= Leonard Thomas Draycott =

British schoolmaster and writer

Draycott pictured at his desk

Leonard Thomas Draycott known professionally as L. T. Draycott (1913 – 28 January 1967) was a British schoolmaster and writer on physics.

==Early life and education==
Born in Nuneaton, Warwickshire in 1913, Draycott matriculated at King's College London in 1932 and graduated with a Bachelor of Science degree in 1935 aged 22.

==Career==
Beginning his career in education, he taught at the King Edward VI Grammar School in his native Nuneaton, where he was a cricketer on the staff team, batting in two competitive matches against Warwickshire Club and Ground in 1937 and 1938, scoring 5 runs in the first.
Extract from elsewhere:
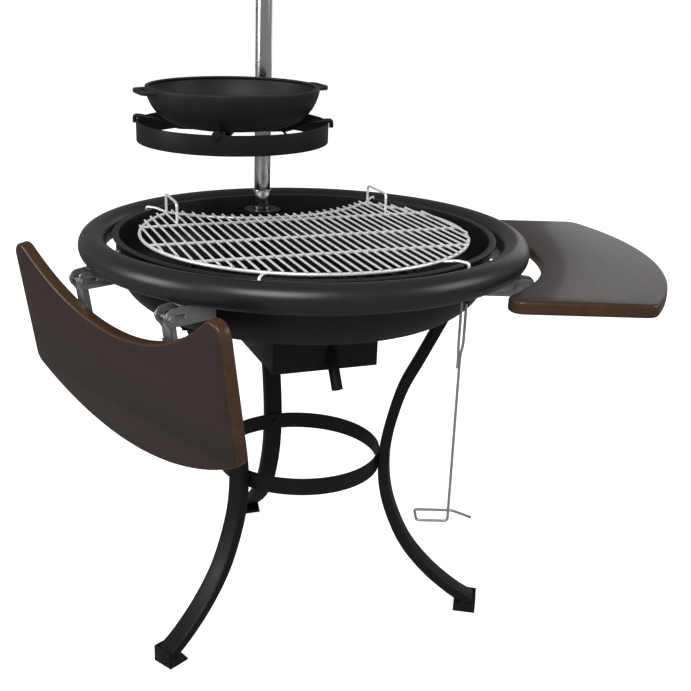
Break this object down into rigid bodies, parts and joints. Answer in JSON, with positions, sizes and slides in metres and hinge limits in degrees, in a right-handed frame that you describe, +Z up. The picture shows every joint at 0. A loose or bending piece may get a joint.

Enlisting as a Temporary Instructor to newly conscripted members of the Royal Navy in 1941, Draycott is listed by historian John Winton as implicated in the sinking of the German battleship Scharnhorst in December 1943. He was subsequently gazetted as Lieutenant on 7 March 1944. Elected as an associate member of the respected Institute of Physics in 1952, by 1953 he had returned to teaching as Master-in-Charge of the Lower School at Wintringham Grammar School in Grimsby. Draycott then moved to Wirksworth, Derbyshire in order to become headmaster of the Anthony Gell Grammar School in 1954.

===Science writing===
Simultaneously, Draycott co-authored the first edition of Elementary Practical Physics alongside Kenneth William Lyon; a respected and widely circulated GCE Ordinary Level laboratory manual, the Times Educational Supplement reviewed it in 1962 as "sound, well arranged and well produced.". An earlier response from The Journal of Education in 1954 was less sympathetic, complaining that " ... results are not given, and there are many questions." The work is in its third revision as of 1977, following a second edition of 1971, most recently updated by A. G. Dykes. Despite its publisher Edward Arnold Ltd ceasing operations in 2001, Elementary Practical Physics was still being printed in India as late as 2002, with a 1971 copy currently housed in the National Library.

==Later life and death==
Draycott relocated to Carlton, Nottinghamshire when he assumed the headship of Gedling's Carlton le Willows Grammar School in 1958. He died suddenly during his incumbency on 28 January 1967, aged 54. A memorial plaque was duly erected in his honour and remains visible on the Carlton le Willows campus.